## [WHAT NEEDS TO BE DONE]
Take the data below and extract the lines from the one with "Write part 2" to the one with "self.tree.nodes.clear()", inclusive, exactly as written.

begin AVAILABLE DATA

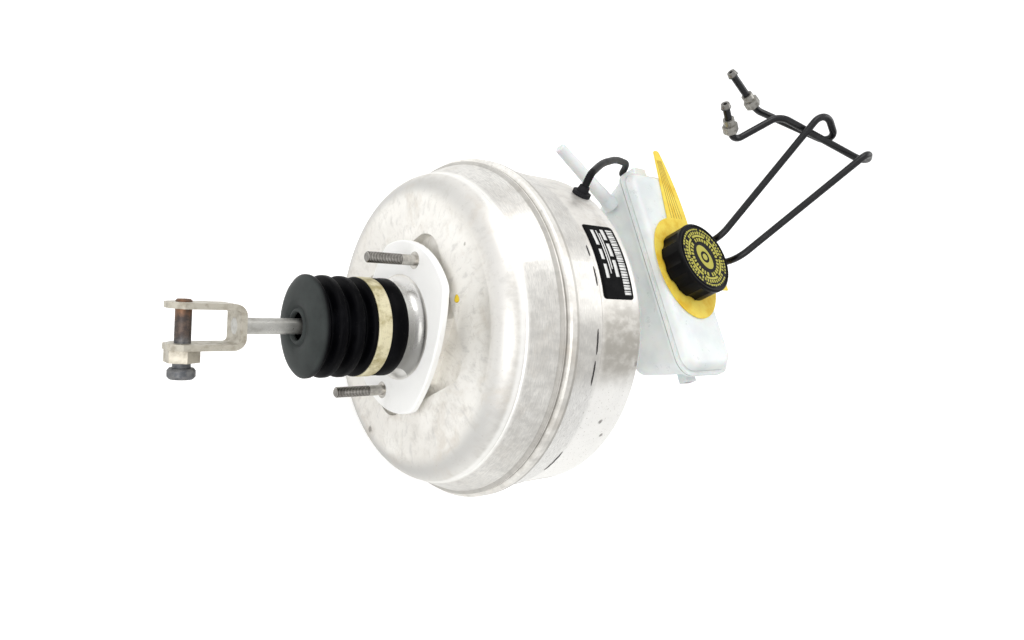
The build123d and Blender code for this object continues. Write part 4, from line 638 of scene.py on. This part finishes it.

end AVAILABLE DATA
begin AVAILABLE DATA

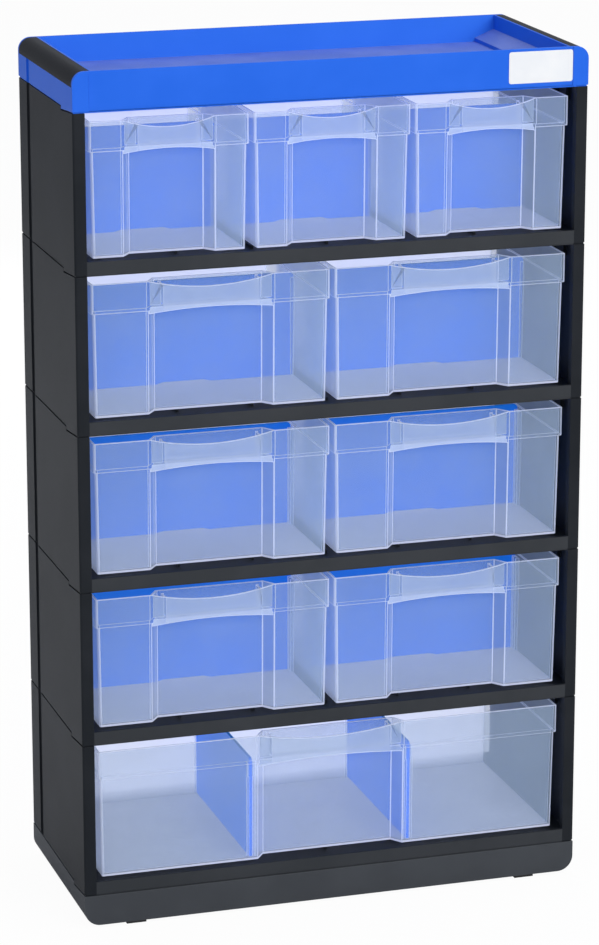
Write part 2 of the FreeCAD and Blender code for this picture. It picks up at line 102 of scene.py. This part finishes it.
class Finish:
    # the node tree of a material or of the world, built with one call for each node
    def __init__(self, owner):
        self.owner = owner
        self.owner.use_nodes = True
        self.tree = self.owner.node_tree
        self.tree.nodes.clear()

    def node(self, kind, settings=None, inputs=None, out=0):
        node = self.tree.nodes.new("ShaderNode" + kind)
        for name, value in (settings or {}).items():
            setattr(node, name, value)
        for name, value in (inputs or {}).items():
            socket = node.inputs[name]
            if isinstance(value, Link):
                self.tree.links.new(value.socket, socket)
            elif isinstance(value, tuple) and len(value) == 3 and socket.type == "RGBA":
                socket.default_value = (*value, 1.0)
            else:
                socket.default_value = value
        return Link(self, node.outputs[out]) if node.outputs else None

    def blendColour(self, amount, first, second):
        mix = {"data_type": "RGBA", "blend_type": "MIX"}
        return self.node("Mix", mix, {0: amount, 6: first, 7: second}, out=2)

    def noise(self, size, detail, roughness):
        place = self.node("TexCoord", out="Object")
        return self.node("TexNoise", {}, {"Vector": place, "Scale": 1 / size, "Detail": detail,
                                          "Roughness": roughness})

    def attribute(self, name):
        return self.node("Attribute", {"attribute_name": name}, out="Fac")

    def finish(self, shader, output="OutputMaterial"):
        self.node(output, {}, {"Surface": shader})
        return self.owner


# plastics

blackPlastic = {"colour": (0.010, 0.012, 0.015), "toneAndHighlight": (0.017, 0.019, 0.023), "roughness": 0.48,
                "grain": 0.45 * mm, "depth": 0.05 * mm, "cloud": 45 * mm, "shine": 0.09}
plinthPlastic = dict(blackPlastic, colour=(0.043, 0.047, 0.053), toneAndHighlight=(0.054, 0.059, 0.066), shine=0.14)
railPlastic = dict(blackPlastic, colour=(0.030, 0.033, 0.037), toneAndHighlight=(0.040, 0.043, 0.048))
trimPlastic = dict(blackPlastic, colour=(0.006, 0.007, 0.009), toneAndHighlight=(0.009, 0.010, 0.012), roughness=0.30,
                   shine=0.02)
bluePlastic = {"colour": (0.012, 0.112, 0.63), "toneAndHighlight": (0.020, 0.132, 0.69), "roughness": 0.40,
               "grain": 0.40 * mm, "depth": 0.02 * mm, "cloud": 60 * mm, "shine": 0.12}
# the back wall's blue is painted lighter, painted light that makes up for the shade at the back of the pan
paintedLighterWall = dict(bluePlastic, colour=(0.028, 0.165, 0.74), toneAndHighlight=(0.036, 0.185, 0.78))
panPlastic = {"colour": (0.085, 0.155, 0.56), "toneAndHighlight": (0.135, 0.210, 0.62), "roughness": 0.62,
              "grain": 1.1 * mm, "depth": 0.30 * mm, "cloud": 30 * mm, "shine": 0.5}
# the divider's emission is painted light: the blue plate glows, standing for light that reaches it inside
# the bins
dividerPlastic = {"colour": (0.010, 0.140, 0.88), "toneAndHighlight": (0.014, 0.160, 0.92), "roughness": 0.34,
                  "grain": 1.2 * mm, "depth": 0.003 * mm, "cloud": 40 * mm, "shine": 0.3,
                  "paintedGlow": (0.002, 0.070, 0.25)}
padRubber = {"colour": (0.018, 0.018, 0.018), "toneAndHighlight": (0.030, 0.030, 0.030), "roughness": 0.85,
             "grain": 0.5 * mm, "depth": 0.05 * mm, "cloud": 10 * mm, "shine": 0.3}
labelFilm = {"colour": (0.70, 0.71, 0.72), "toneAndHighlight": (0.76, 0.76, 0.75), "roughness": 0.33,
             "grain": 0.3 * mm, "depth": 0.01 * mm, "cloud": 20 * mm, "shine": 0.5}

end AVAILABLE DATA
begin AVAILABLE DATA

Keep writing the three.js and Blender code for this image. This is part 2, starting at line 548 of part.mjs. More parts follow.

end AVAILABLE DATA

## [SOLUTION]
Write part 2 of the FreeCAD and Blender code for this picture. It picks up at line 102 of scene.py. This part finishes it.
class Finish:
    # the node tree of a material or of the world, built with one call for each node
    def __init__(self, owner):
        self.owner = owner
        self.owner.use_nodes = True
        self.tree = self.owner.node_tree
        self.tree.nodes.clear()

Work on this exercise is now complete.